Please use this identifier to cite or link to this item: http://artemis.cslab.ece.ntua.gr:8080/jspui/handle/123456789/19205
Title: Class-Representative Graph Summaries Through Graph Matching Networks
Authors: Τσιμιχόδημος, Αχιλλέας
Στάμου Γιώργος
Keywords: Graph Neural Networks
Graph Matching Networks
Graph Summarization
Graph Similarity
Graph Prototypes
Issue Date: 15-Jul-2024
Abstract: Graph Neural Networks (GNNs) have emerged as a key model in the field of machine learning, due to their inherent ability to handle graph-structured data. The representation power of GNNs has led to significant advancements in diverse fields, including social network analysis, biological networks, molecular chemistry, and recommendation systems. In these domains, graph summarization plays an important role in creating compact representations of large graphs while preserving essential structural properties and information. In this context, GNNs provide a powerful framework for efficient and effective graph summarization, enabling the extraction of meaningful insights from complex and large-scale graph data. In this thesis, we will address the problem of graph summarization by exploring the representation power of Graph Matching Networks (GMNs), a specialized type of GNNs that computes similarity scores between pairs of graphs through a cross-graph attention-based matching mechanism.
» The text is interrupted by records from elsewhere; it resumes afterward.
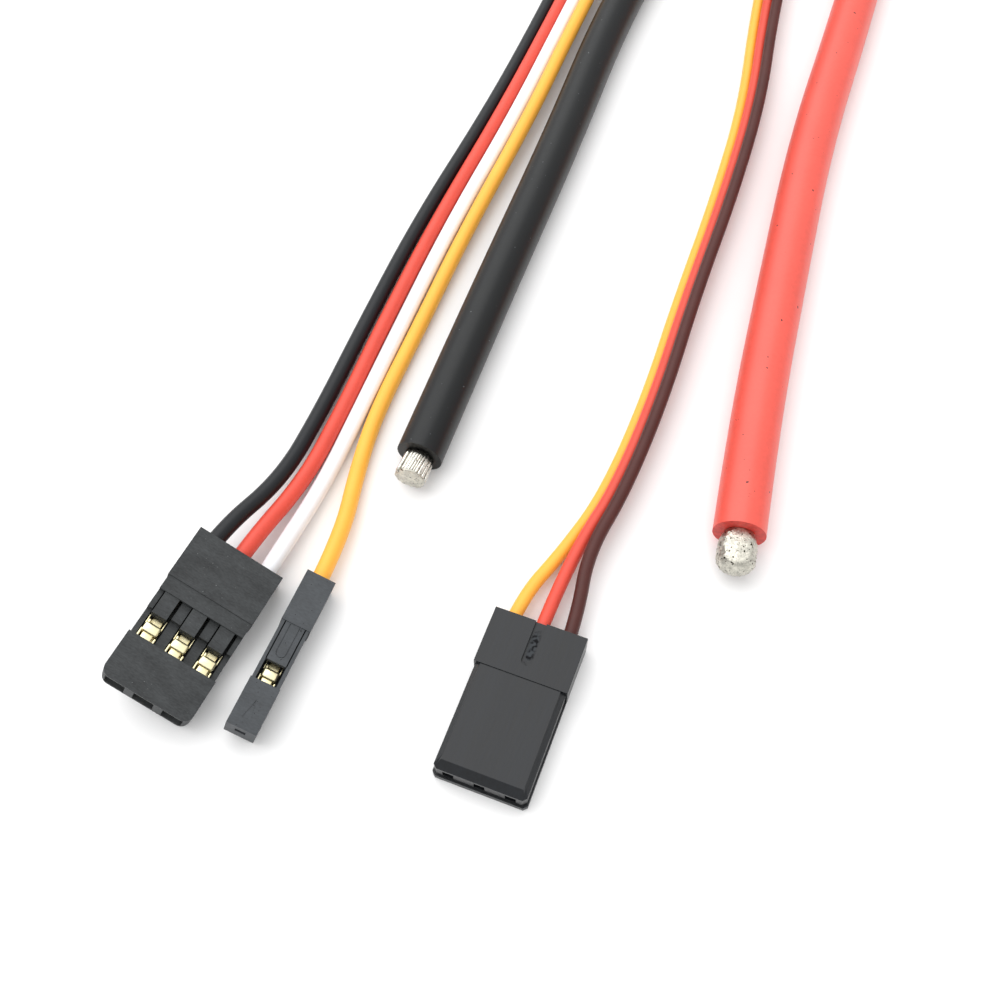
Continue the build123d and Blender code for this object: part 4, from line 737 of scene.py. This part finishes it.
def make_lead(name, points, radius, slot_name, with_pieces):
    """A free lead on one smooth spline, with the route's points as its control points.

    radius is in millimetres; with_pieces, what it carries at its far end, is not used.
    """
    curve = bpy.data.curves.new(name + "_insulation", "CURVE")
    curve.dimensions = "3D"
    spline = curve.splines.new("NURBS")
    spline.points.add(len(points) - 1)
    for target, point in zip(spline.points, points):
        target.co = (*(Vector(point) * MM), 1.0)
    spline.order_u = 3
    spline.use_endpoint_u = True
    spline.use_smooth = True
    curve.resolution_u = STEPS_ALONG
    curve.bevel_depth = radius * MM
    curve.bevel_resolution = STEPS_AROUND
    curve.use_fill_caps = True
    curve.materials.append(MATERIALS[slot_name])
    obj = bpy.data.objects.new(name + "_insulation", curve)
    bpy.context.scene.collection.objects.link(obj)
    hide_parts(name)
    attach(obj, BODY)


make_lead("black_lead", BLACK_LEAD, BLACK_RADIUS, "black_silicone",
          [make_strands(BLACK_LEAD), make_cut_plate(BLACK_LEAD)])
make_lead("red_lead", RED_LEAD, RED_RADIUS, "red_silicone",
          [make_solder_tip(RED_LEAD)])
# Darker colours of the cut faces, painted shade of the lead ends
for slot_name, points, shaded_cut_color in (
    ("black_silicone", BLACK_LEAD, srgb(8, 9, 10)),
    ("red_silicone", RED_LEAD, srgb(212, 66, 58)),
):
    paint_cut_face_shade(MATERIALS[slot_name], end_direction(points), shaded_cut_color)
for name, points, slot_name, length, plug, number in (
    ("ribbon_black", RIBBON_BLACK, "black_wire", 138, "receiver", "_1"),
    ("ribbon_red", RIBBON_RED, "red_wire", 139, "receiver", "_2"),
    ("ribbon_white", RIBBON_WHITE, "white_wire", 139, "receiver", "_3"),
    ("ribbon_yellow", RIBBON_YELLOW, "yellow_wire", 139, "rpm", ""),
    ("supply_yellow", SUPPLY_YELLOW, "yellow_wire", 142, "supply", "_1"),
    ("supply_red", SUPPLY_RED, "red_wire", 142, "supply", "_2"),
    ("supply_brown", SUPPLY_BROWN, "brown_wire", 143, "supply", "_3"),
):
    radius = SUPPLY_WIRE_RADIUS if plug == "supply" else RIBBON_WIRE_RADIUS
    held = [contacts[plug + "_contact" + number], plug + "_housing"]
    make_lead(name, points, radius, slot_name, held)


# ---------------------------------------------------------------- floor and light

FLOOR_HALF = 3.0
SKY_STRENGTH = 1.3
SKY_LOW = (0.36, 0.36, 0.36, 1.0)
WHITE_FROM = 0.9
KEY_LIGHT_AT = (-0.35, 0.25, 0.7)
KEY_LIGHT_SIZE = 1.2
KEY_LIGHT_POWER = 6.5

floor_mesh = bpy.data.meshes.new("floor")
corners = [(x * FLOOR_HALF, y * FLOOR_HALF, 0.0) for x, y in ((-1, -1), (1, -1), (1, 1), (-1, 1))]
floor_mesh.from_pydata(corners, [], [(0, 1, 2, 3)])
floor_mesh.materials.append(MATERIALS["mat_floor"])
floor = bpy.data.objects.new("floor", floor_mesh)
bpy.context.scene.collection.objects.link(floor)

world = bpy.data.worlds.new("world")
world.use_nodes = True
tree = world.node_tree
direction = tree.nodes.new("ShaderNodeTexCoord")
split = tree.nodes.new("ShaderNodeSeparateXYZ")
tree.links.new(direction.outputs["Generated"], split.inputs["Vector"])
sky = add_ramp(tree, split.outputs["Z"], [(0.0, SKY_LOW), (WHITE_FROM, WHITE)])
tree.links.new(sky, tree.nodes["Background"].inputs["Color"])
tree.nodes["Background"].inputs["Strength"].default_value = SKY_STRENGTH
bpy.context.scene.world = world

key_data = bpy.data.lights.new("key", "AREA")
key_data.size = KEY_LIGHT_SIZE
key_data.energy = KEY_LIGHT_POWER
key_light = bpy.data.objects.new("key", key_data)
key_light.location = KEY_LIGHT_AT
aim(key_light, LOOK_AT)
bpy.context.scene.collection.objects.link(key_light)
bpy.context.scene.view_settings.view_transform = "Standard"
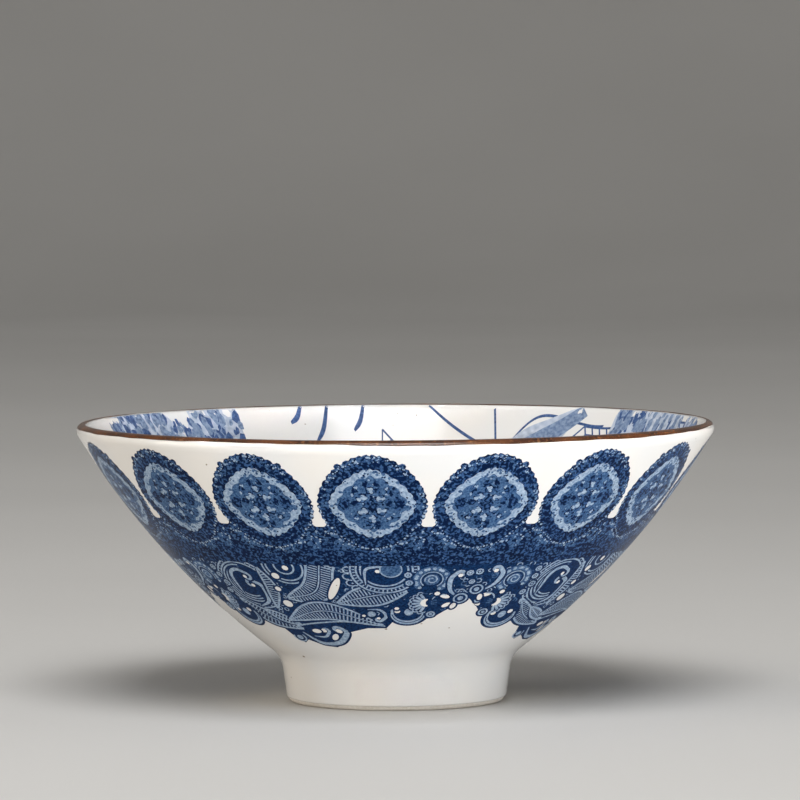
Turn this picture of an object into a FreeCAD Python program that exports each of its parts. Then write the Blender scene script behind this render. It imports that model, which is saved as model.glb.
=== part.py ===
import FreeCAD, Part
import math
import os
import re
import Sketcher

# A small conical porcelain tea bowl on a foot ring, in millimetres.
# +Z is up, the bowl's axis is Z, and the origin is the centre of the circle that the foot rests on.
#
# Every piece is turned about Z from a section in the XZ plane: X is the radius, Z is the height.
# The glazed outside runs up the foot, through a hollow curve, along one long wall arc and over the
# lip. The glazed inside is a wall arc that runs down into a shallow bowl arc. The porcelain lies one
# glaze coat behind that surface and the printed films stand one film in front of it, so all of the
# sections share the same arc centres and differ only in how proud they stand.

DIMENSIONS = {
    "rim_radius": 45.0,             # outermost radius, on the lip
    "cup_height": 39.5,             # resting circle to the top of the lip
    "lip_radius": 1.0,              # half the thickness of the rounded lip
    "outer_wall_offset": 51.0,      # the outer wall arc is centred this far beyond the axis
    "outer_wall_height": 96.0,      # and this high
    "inner_wall_offset": 38.1,      # the same for the inner wall arc
    "inner_wall_height": 88.4,
    "floor_height": 7.8,            # drinking surface at the axis
    "foot_curve_across": 20.0,      # centre of the hollow curve between foot and wall
    "foot_curve_height": 4.25,
    "foot_radius": 15.5,            # side of the foot at the glaze line
    "glaze_line": 0.6,              # the foot's rounded edge is wiped bare below this height
    "well_radius": 12.5,            # hollow under the bowl, at the glaze line
    "well_top_radius": 12.1,        # and at its ceiling
    "well_height": 4.6,             # height of the ceiling
    "well_corner": 0.8,             # rounding where the glaze pools in its corner
    "seam_height": 5.6,             # where the foot ring is luted to the bowl
    "glaze": 0.25,                  # thickness of each glaze coat
    "film": 0.08,                   # thickness of each printed film
    "rim_low": 38.75,               # lower edge of the brown rim on the outside
    "rim_inside": 43.5,             # radius where the brown rim ends on the inside
    "band_low": 21.75,              # lower edge of the printed band
    "band_high": 27.4,              # upper edge of the band
    "medallion_top": 37.2,          # top of the printed medallions
    "medallion_middle": 30.5,       # height of a medallion's centre
    "medallion_across": 7.8,        # from the middle of a gap to the next medallion's centre
    "medallion_radius": 7.35,
    "medallion_count": 16,
    "medallion_turn": 6.75,         # turn of the first gap from the front, in degrees
    "lace_low": 9.7,                # deepest point of the printed lace
    "arch_crown": 16.7,             # top of the arches in the lace's lower edge
    "arch_half": 6.0,               # half the width of an arch
    "arch_count": 4,
    "arch_turn": 20.6,              # turn of the first arch from the front, in degrees
    "garden_high": 38.4,            # upper edge of the printed garden inside
}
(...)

Specifically, given a multi-class graph dataset, we aim to extract a class-representative subgraph from each graph, that effectively represents the class to which the graph belongs. To this end, we train the GMN on a graph similarity task and propose two methodologies to identify the patterns learned by the model during training, which will inform the summary creation process. To assess the performance of our approach, we create a synthetic dataset of Geometric Shapes, enhanced with noise, which provides a controlled environment with known ground truth summaries for precise evaluation, and compare it against existing GNN architectures for graph summarization. Additionally, we experiment with the real-world MUTAG dataset, which lacks ground truth summaries, but offers ground truth prototypes, guiding our qualitative evaluation. The results, evaluated both at quantitative and qualitative level, indicate that the GMN outperforms the other models and is able to consistently and accurately identify class-representative summaries, which offer valuable insights into the patterns that the model learns during training and its decision making processes, enhancing its explainability.